Arthur the bugger! He preferred
to be called ‘Doug’, rather than his given name but Henry was miffed with him,
so Arthur it was!
Arthur had some morning appointment and did not arrive up at the
logging site until after morning smoko. He was too miserable or maybe anti-employer
to take his own vehicle up the forest road, instead he arrived in Henry’s trusty
A55 Ute!
‘Yer old ute sounds a bit
rough!’ Arthur announced to Henry. A bit cocky-like.
‘Who said you could use my
truck? Henry frowned at him.
‘Albert said it would be ok
with you because there’s no other firm’s transport.’ Arthur was red faced -
guilty. Albert used his loaf and Henry accepted that, he encouraged initiative,
but everyone knew rule ‘if you miss the bus, you make your own way’.
After the day’s work, Henry
started his Ute and sure enough it was only going on three cylinders and there
was the sound of metal chewing metal, so he quickly switched it off and they
towed it to headquarters then manhandled it over the pit in the four bay garage.
It all sounded very expensive
to Henry but the boss and some of the crew promised they would help with the
repairs. Typical empty promises they were!
He had the usual financial
pressures, so decided to do the job himself, after all, the old girl was a farm
hack, and not at all flash, so not worth spending a fortune on.
Henry was no mechanic! He had enough
comprehension about mechanicing because he was responsible for the forest machinery
and vehicles, but he preferred to keep his spanners in the toolbox!
He knew the lingo right enough
– mechanics’ jargon.
To make the inspection easier,
he took the bonnet off which sounds easy enough but the nuts were a bit rusted
and tight (as ‘a bull’s bum sewn up with a chain’) so he had to really swing on
that spanner and liberally use CRC! After removing the air cleaner, it was
simple enough to take off the tappet cover, then the cylinder head to reveal
the back piston had collapsed. Bugger!
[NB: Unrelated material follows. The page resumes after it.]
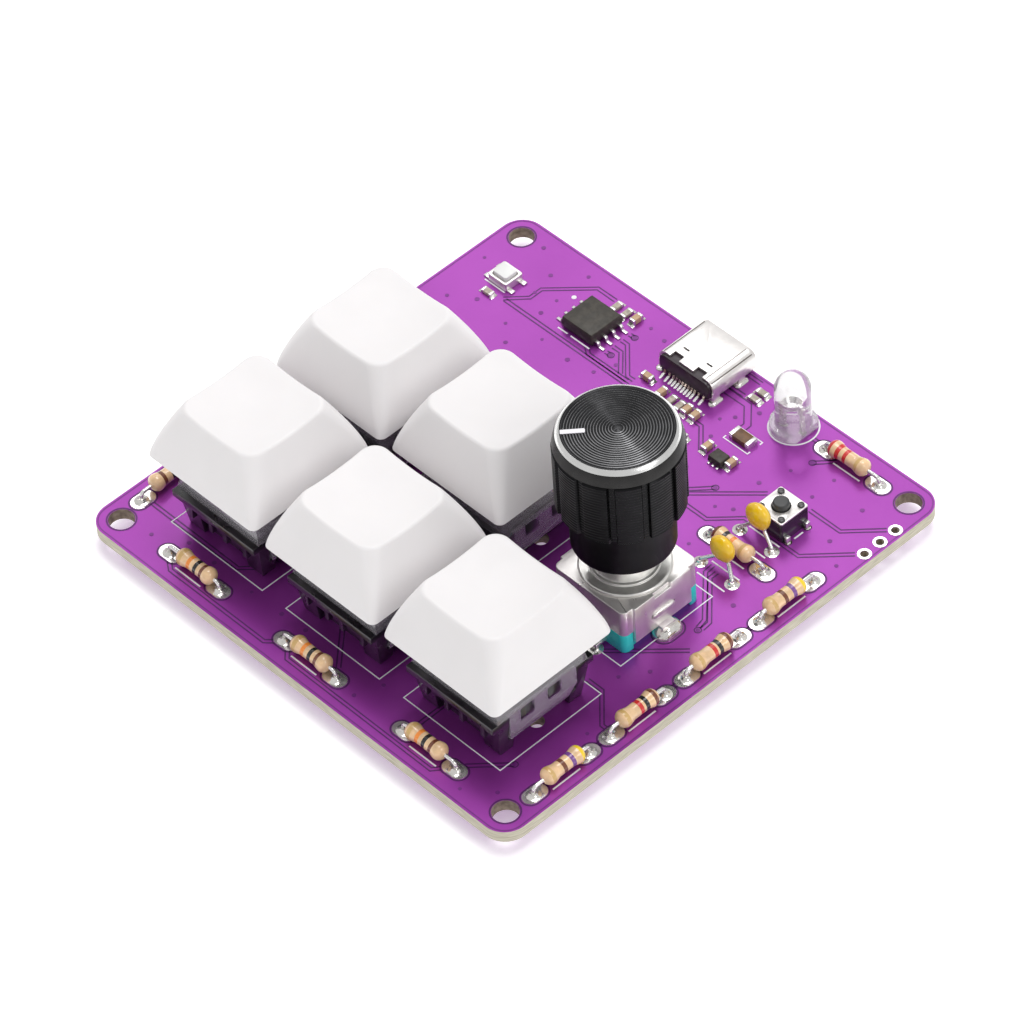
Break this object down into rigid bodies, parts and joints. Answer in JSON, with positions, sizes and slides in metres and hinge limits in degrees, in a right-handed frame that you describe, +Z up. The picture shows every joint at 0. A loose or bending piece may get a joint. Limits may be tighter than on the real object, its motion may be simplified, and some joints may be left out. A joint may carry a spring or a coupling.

So that meant draining the oil, removing
the sump and taking all the guts out of the motor. He put the parts in a
pattern, the reverse of which was the way to put it all together – hopefully.
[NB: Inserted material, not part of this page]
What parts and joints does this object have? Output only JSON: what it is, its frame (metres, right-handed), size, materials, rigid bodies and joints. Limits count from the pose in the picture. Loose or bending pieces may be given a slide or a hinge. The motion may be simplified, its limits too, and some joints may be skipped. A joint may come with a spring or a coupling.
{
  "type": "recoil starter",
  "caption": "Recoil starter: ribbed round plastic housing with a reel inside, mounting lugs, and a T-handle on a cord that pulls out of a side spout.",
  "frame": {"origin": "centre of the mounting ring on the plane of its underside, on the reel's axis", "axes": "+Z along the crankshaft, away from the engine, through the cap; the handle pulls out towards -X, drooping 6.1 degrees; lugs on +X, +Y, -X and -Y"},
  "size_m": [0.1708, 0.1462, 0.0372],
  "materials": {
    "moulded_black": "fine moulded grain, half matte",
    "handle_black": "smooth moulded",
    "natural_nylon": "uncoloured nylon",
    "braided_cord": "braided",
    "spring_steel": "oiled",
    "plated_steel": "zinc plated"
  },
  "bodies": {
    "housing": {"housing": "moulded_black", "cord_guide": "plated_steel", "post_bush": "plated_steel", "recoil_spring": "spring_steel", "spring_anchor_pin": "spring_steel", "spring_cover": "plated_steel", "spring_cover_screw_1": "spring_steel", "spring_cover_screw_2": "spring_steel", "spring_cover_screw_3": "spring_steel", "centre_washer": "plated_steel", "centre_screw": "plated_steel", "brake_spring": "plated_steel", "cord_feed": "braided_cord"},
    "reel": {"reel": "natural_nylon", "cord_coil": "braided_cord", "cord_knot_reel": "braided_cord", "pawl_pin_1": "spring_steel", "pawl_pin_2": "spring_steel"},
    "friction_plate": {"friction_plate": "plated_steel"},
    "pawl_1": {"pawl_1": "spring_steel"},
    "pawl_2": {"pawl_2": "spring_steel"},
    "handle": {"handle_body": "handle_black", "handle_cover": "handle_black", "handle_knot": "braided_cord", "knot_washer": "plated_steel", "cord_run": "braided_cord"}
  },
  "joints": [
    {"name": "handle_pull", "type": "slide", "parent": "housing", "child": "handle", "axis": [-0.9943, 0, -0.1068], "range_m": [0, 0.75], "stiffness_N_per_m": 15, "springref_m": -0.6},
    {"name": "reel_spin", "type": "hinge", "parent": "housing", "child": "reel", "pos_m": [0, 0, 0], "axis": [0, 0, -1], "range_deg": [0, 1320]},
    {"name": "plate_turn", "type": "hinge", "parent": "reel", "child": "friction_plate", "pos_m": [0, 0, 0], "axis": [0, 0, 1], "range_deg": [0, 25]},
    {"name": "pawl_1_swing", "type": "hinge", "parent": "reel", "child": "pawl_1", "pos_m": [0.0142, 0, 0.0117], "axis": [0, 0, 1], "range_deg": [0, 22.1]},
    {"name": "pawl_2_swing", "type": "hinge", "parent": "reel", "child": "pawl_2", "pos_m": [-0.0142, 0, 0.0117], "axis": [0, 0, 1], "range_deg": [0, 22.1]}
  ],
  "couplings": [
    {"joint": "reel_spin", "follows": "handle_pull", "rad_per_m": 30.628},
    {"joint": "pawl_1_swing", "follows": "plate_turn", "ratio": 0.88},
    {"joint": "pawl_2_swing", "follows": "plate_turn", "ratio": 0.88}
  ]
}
Apparently this was not the
first time the engine was taken apart because the pistons were oversized,
meaning the cylinders had been re-bored so larger pistons were needed. He was
not too fussy , figuring that petrol needed to be clean because of the tiny
jets in the carburettor, but he wasn’t too hygienic fitting new bearings and
the rest. He had no ring compressor, so he used oversized hose clips and tapped
the pistons down, which worked just fine.
She wound over ok on the
battery and he gave her a helping hand by pouring petrol into the carburettor,
starting her with the air cleaner off. She fired up well and with the air
cleaner and bonnet back in place, he took her for a spin – all seemed ok.
He wasn’t sure that he had
done things one hundred percent by the book, no bits were left over, so he
hoped for the best.
Unfortunately the old girl
failed at the next warrant of fitness check! The deck was rusted out and the cancer
had spread to the chassis!
His mate, Robert gassed off
the deck, which left a hole in the back of the cab, he repaired the chassis,
built a frame of box section for the deck and patched up the hole in the cab
with a sheet of tin - welded and riveted into place. She never ever rattled.
Henry built a wooden deck on
to the frame Robert had made using Douglas Fir, not that good for wear, but it
was timber he had on hand. Being lighter than the original deck, it compromised
wheels traction somewhat, but that was made better by sitting a bag of sand
over each wheel.
Not actually a pretty sight,
but she was legal so passed the inspection.
‘Old Faithful’ suited Henry’s
purposes fine for a further five years and the gutsy battery was handy to start
his shearing plant, which was better than half a century older that the Ute.
His repairs couldn’t hold a
candle to those restorers who meticulously restore all manner of old machinery,
they would call him ‘a rip-shit-and-bust merchant’ – not that he worried.
Finally, he needed a better
vehicle because his new job was further away, so he gave the old girl to a local
lad who he reckoned would be sensible with her.
The sheepdog? Bess a reliable workmate.